Une piste intéressante : assurer un bon éclatement des grains
Le lancement de cette technique remet le sujet de l’éclatement du grain sur le devant de la scène. Son intérêt est bien connu pour les concentrés distribués « secs » (maïs grain, blé…). Il l’est moins pour le maïs fourrage. Plusieurs essais ont montré que la réduction de la taille des particules de grain augmente la dégradabilité ruminale de l’amidon. Ce paramètre pourrait s’avérer décisif afin de mieux valoriser les maïs récoltés au-delà de 35 % MS et/ou distribués rapidement après la récolte.
Ingestion – digestion : une affaire de compromis
Le shredlage ne doit pas faire oublier que le premier paramètre qui régit la valorisation de la ration et la santé animale est l’équilibre chimique de la ration.

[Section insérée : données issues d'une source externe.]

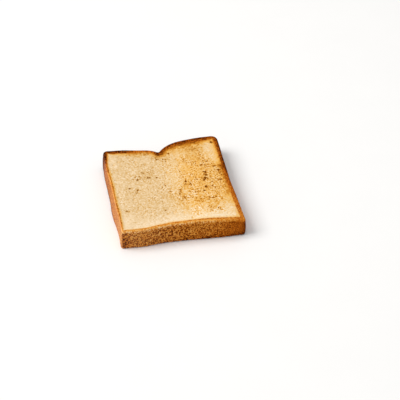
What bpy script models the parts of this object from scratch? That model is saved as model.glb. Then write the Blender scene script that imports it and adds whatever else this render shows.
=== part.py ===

Les grains sont riches en amidon, source d’énergie pour les animaux. Les fibres NDF servent quant à elles à réguler l’ingestion. Plus la ration est fibreuse, meilleure est la qualité de digestion du fourrage, mais moins la vache consomme de matière sèche et d’énergie. Une teneur en amidon comprise entre 22 et 25 % dans la ration des vaches laitières garantit à la fois une bonne ingestion et une bonne digestion en limitant le risque d’acidose. Les recommandations indiquent une teneur minimale en fibres NDF dans la ration des vaches laitières hautes productrices de 32 %, dont au moins 70 % provenant de la part fourrage de la ration.